Does Term Life Have Cash Value? Cash value life insurance explained

Does Term Life Have Cash Value? Cash value life insurance explained

four columns of coins stand side by side with a jar of coins to their right. The jar has a label that reads “INTEREST”. From left to right, each column is progressively taller. Each column of coins and the jar also has a sprig of green growing from its top to illustrate how term life insurance grows cash value.

Technically there’s no such thing as term life cash value. With term life insurance policies, you pay a specific premium for a specific amount of time (term) and receive a specific payout in the event you die before the term ends. Even the best life insurance companies in the U.S. don’t offer traditional term life insurance with cash value. There’s no time to build it.

However, there are some ways to use a life insurance policy to build it.

Firstly, what’s cash value?

Cash value is money accrued from a life insurance policy over time. The longer you have the policy and the more you pay into it, the more cash value you build.

Cash value is a savings component. You build interest in a tax-deferred investment account your insurance company provides. Part of the rate you pay will go to your premium and administrative fees; the other part will be invested to build interest.

So, it’s more expensive than traditional term life insurance. Also, the savings component varies based on market conditions and your insurance company’s investment performance.

But the great thing about cash value is you can borrow against it or use it to pay your premiums. You can also surrender or cash out your life insurance policy.

What types of life insurance build cash value?

Permanent life insurance policies build cash value. These include whole life and universal life.

Universal Life Insurance (UL) is a type of permanent life insurance that builds cash value and has characteristics closest to those term life has. UL premiums, like term life premiums, are lower. So, you pay a lower premium but still enjoy building cash value. UL insurance has its drawbacks, but it is the closest thing to term life with cash value you can find.

Whole life insurance builds cash value but has set premiums and less flexibility. And it’s more expensive than UL.

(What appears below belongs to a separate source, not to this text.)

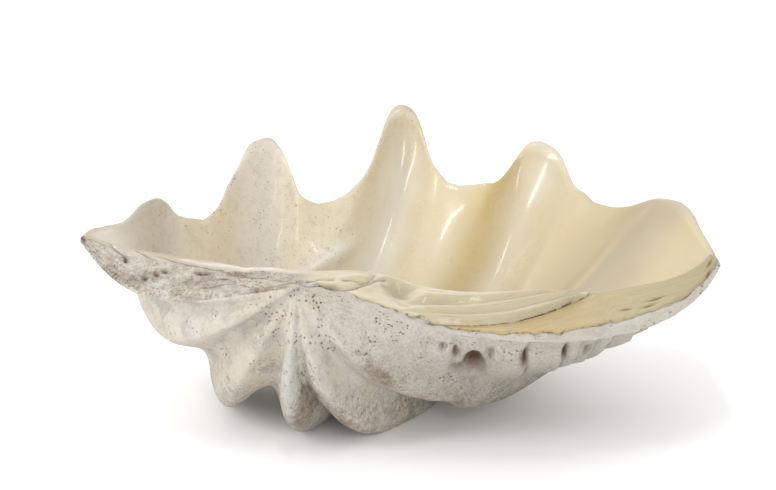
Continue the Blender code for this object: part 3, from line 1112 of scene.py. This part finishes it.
# The light.
# Tall soft boxes stand at the left and near the camera and a small one hangs overhead. A
# lit backdrop far behind the valve and the white room fill the shadows.

AIM = (0.0, 0.0, 0.12)
# Name, place, what it is turned to, width, height and watts.
SOFT_BOXES = (
    ("key", (-2.00, -0.95, 1.10), AIM, 0.40, 1.8, 24.0),
    ("front", (0.72, -2.90, 1.00), AIM, 0.35, 1.8, 22.0),
    ("overhead", (0.0, -0.45, 2.3), AIM, 0.14, 0.9, 7.0),
    ("backdrop", (0.0, 7.0, 4.0), (0.0, 7.0, 0.0), 10.0, 6.0, 500.0),
)
ROOM_WHITE = (1, 1, 1, 1)
ROOM_GLOW = 0.84


def soft_box(name, where, aim, wide, tall, power):
    lamp = bpy.data.lights.new(name, "AREA")
    lamp.shape = "RECTANGLE"
    lamp.size, lamp.size_y = wide, tall
    lamp.energy = power
    stand = bpy.data.objects.new(name, lamp)
    stand.location = where
    stand.rotation_mode = "QUATERNION"
    stand.rotation_quaternion = (Vector(aim) - Vector(where)).to_track_quat("-Z", "Y")
    bpy.context.scene.collection.objects.link(stand)


for box in SOFT_BOXES:
    soft_box(*box)
room = bpy.data.worlds.new("room")
room.use_nodes = True
room.node_tree.nodes["Background"].inputs["Color"].default_value = ROOM_WHITE
room.node_tree.nodes["Background"].inputs["Strength"].default_value = ROOM_GLOW
bpy.context.scene.world = room
bpy.context.scene.view_settings.view_transform = "Standard"

# The camera.
# It looks at the hinge side, square to the hinge and from a little above, with a long lens.

ELEVATION = 17.0
DISTANCE = 2.2
LOOK_AT = Vector((-0.0116, -0.0185, 0.169))
LENS = 92.9
SENSOR = 36

camera = bpy.data.cameras.new("camera")
camera.lens = LENS
camera.sensor_width = SENSOR
tripod = bpy.data.objects.new("camera", camera)
back = Vector((0, -math.cos(math.radians(ELEVATION)), math.sin(math.radians(ELEVATION))))
tripod.location = LOOK_AT + DISTANCE * back
tripod.rotation_mode = "QUATERNION"
tripod.rotation_quaternion = (-back).to_track_quat("-Z", "Y")
bpy.context.scene.collection.objects.link(tripod)
bpy.context.scene.camera = tripod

Alternative Ways to Leverage Term Life Insurance for Cash

Buy a Return of Premium (ROP) Rider

An ROP is a rider you can add to your term life insurance policy. It enables you to receive a refund on the premiums you paid into it. It also has its drawbacks but is a way to use your term life policy as a savings component.

Sell Your Life Insurance Policy

Technically called a life settlement, you can sell your policy for a cash payment. It won’t be for the whole value of the policy, but a percentage of it. Typically, it’s investors who buy policies. They’re mainly interested in older policyholders because it will take less time to see a return on their investment.

If you want to sell your policy, it’s best to find a broker to handle it.

Convert Your Policy

Young people with young families tend to buy term life insurance because it protects their families at an affordable rate. They aren’t necessarily interested in or able to buy a cash value policy.

However, as children grow their needs grow. Many times this coincides with higher income. So, it may make sense to convert your term policy to a permanent one and enjoy building cash value.

So, to answer the question put forth in the post title, does term life insurance build cash value, it does not. But it can be an effective springboard toward building it in other ways.